§ **Entries supplied**

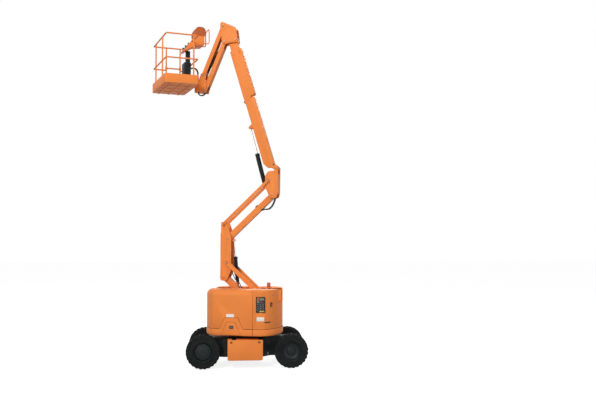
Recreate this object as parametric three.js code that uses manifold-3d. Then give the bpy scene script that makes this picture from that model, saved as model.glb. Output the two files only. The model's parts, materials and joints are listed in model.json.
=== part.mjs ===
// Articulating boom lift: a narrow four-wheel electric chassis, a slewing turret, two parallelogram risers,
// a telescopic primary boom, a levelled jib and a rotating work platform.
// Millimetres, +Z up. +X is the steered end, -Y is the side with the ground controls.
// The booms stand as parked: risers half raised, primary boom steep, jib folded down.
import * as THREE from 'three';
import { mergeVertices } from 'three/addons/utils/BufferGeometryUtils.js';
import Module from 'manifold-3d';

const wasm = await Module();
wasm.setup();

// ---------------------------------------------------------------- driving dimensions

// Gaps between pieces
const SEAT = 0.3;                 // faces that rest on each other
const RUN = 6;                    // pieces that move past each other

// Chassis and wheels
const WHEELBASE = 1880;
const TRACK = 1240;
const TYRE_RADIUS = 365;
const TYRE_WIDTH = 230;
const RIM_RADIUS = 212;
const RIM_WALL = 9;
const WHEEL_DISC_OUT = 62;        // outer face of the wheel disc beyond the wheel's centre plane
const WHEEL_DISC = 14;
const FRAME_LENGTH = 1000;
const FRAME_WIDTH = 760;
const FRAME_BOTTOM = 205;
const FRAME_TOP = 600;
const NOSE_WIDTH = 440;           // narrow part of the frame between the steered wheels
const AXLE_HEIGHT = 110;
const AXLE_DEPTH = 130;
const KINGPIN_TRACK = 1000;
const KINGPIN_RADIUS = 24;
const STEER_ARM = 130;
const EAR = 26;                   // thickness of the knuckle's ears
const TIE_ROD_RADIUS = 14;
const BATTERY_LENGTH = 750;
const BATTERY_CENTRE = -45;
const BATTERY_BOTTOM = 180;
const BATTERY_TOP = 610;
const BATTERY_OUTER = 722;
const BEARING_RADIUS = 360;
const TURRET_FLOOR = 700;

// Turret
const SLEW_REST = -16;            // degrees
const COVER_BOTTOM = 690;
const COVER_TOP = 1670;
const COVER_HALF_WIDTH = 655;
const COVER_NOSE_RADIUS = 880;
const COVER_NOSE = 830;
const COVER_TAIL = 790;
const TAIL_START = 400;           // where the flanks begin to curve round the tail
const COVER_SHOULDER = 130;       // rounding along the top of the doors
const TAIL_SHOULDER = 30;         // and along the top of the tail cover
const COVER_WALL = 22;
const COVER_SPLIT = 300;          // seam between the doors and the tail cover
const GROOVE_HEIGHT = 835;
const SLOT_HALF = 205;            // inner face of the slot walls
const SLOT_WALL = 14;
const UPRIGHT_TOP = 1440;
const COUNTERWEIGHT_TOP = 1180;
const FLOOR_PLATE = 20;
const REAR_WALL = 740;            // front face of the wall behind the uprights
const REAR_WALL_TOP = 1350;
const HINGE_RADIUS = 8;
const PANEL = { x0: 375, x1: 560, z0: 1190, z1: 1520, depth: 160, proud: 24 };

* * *

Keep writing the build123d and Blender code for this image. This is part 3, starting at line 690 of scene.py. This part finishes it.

---

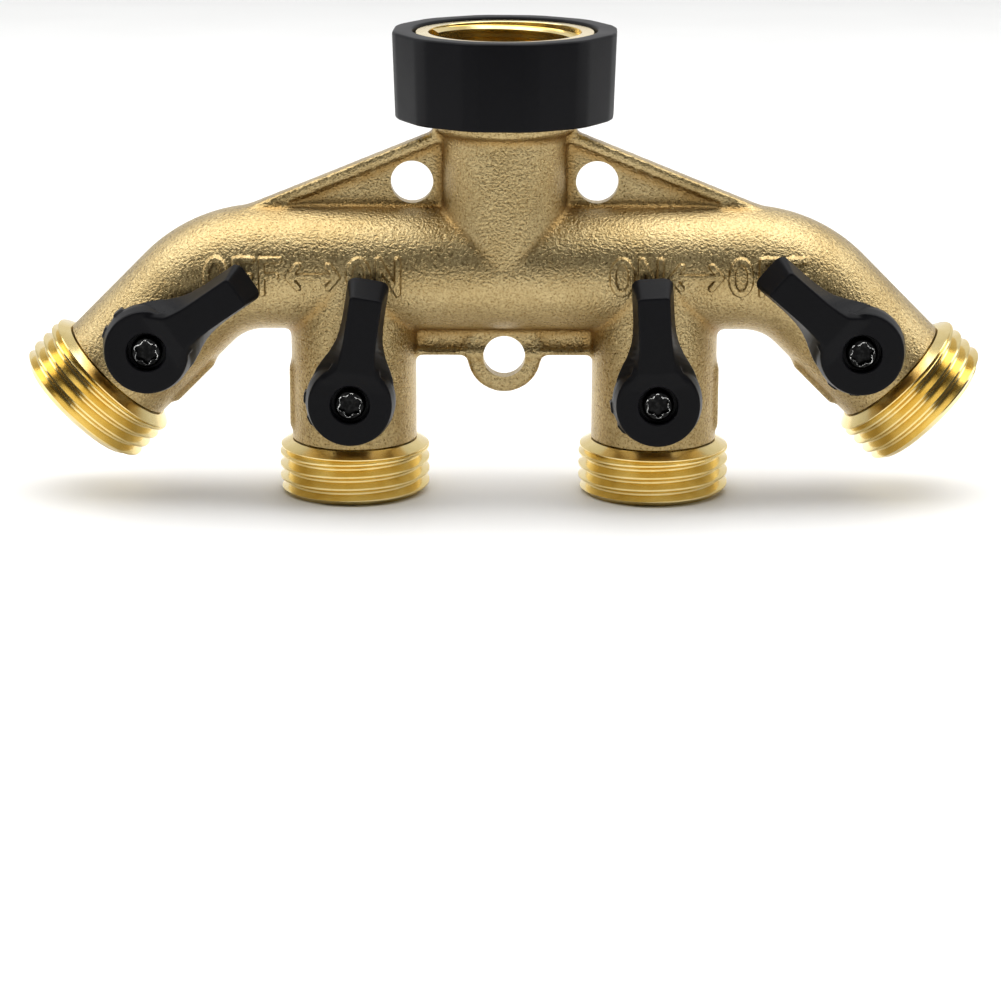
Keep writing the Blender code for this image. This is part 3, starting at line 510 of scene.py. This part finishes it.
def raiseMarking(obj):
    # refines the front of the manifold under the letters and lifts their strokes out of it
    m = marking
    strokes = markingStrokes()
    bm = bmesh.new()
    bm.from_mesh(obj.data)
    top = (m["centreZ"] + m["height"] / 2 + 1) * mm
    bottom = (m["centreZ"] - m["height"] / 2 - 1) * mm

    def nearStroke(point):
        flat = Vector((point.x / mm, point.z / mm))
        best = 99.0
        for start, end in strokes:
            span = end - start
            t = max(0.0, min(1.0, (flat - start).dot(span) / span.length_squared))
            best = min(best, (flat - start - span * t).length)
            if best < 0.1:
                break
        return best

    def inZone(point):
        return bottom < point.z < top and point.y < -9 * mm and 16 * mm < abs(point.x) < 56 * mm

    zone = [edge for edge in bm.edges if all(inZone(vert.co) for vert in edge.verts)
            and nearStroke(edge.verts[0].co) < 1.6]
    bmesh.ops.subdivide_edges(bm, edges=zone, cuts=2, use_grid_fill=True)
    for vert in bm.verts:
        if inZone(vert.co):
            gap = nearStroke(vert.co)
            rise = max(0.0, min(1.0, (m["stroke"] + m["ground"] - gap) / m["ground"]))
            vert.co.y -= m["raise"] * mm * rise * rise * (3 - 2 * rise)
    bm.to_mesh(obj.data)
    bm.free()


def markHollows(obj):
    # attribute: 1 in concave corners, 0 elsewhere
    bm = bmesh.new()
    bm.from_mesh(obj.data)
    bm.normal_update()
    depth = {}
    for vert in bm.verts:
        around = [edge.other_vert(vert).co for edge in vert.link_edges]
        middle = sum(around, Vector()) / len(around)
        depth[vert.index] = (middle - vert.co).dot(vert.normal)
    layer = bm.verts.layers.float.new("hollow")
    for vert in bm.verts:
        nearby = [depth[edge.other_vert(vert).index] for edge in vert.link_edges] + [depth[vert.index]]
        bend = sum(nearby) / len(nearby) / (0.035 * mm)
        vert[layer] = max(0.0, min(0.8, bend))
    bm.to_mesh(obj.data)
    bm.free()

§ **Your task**
Give back exactly the lines running from the line that contains "Recreate this object" through the line that contains "const TURRET_FLOOR = 700;", and nothing outside them.

§ **The completed task**
Recreate this object as parametric three.js code that uses manifold-3d. Then give the bpy scene script that makes this picture from that model, saved as model.glb. Output the two files only. The model's parts, materials and joints are listed in model.json.
=== part.mjs ===
// Articulating boom lift: a narrow four-wheel electric chassis, a slewing turret, two parallelogram risers,
// a telescopic primary boom, a levelled jib and a rotating work platform.
// Millimetres, +Z up. +X is the steered end, -Y is the side with the ground controls.
// The booms stand as parked: risers half raised, primary boom steep, jib folded down.
import * as THREE from 'three';
import { mergeVertices } from 'three/addons/utils/BufferGeometryUtils.js';
import Module from 'manifold-3d';

const wasm = await Module();
wasm.setup();

// ---------------------------------------------------------------- driving dimensions

// Gaps between pieces
const SEAT = 0.3;                 // faces that rest on each other
const RUN = 6;                    // pieces that move past each other

// Chassis and wheels
const WHEELBASE = 1880;
const TRACK = 1240;
const TYRE_RADIUS = 365;
const TYRE_WIDTH = 230;
const RIM_RADIUS = 212;
const RIM_WALL = 9;
const WHEEL_DISC_OUT = 62;        // outer face of the wheel disc beyond the wheel's centre plane
const WHEEL_DISC = 14;
const FRAME_LENGTH = 1000;
const FRAME_WIDTH = 760;
const FRAME_BOTTOM = 205;
const FRAME_TOP = 600;
const NOSE_WIDTH = 440;           // narrow part of the frame between the steered wheels
const AXLE_HEIGHT = 110;
const AXLE_DEPTH = 130;
const KINGPIN_TRACK = 1000;
const KINGPIN_RADIUS = 24;
const STEER_ARM = 130;
const EAR = 26;                   // thickness of the knuckle's ears
const TIE_ROD_RADIUS = 14;
const BATTERY_LENGTH = 750;
const BATTERY_CENTRE = -45;
const BATTERY_BOTTOM = 180;
const BATTERY_TOP = 610;
const BATTERY_OUTER = 722;
const BEARING_RADIUS = 360;
const TURRET_FLOOR = 700;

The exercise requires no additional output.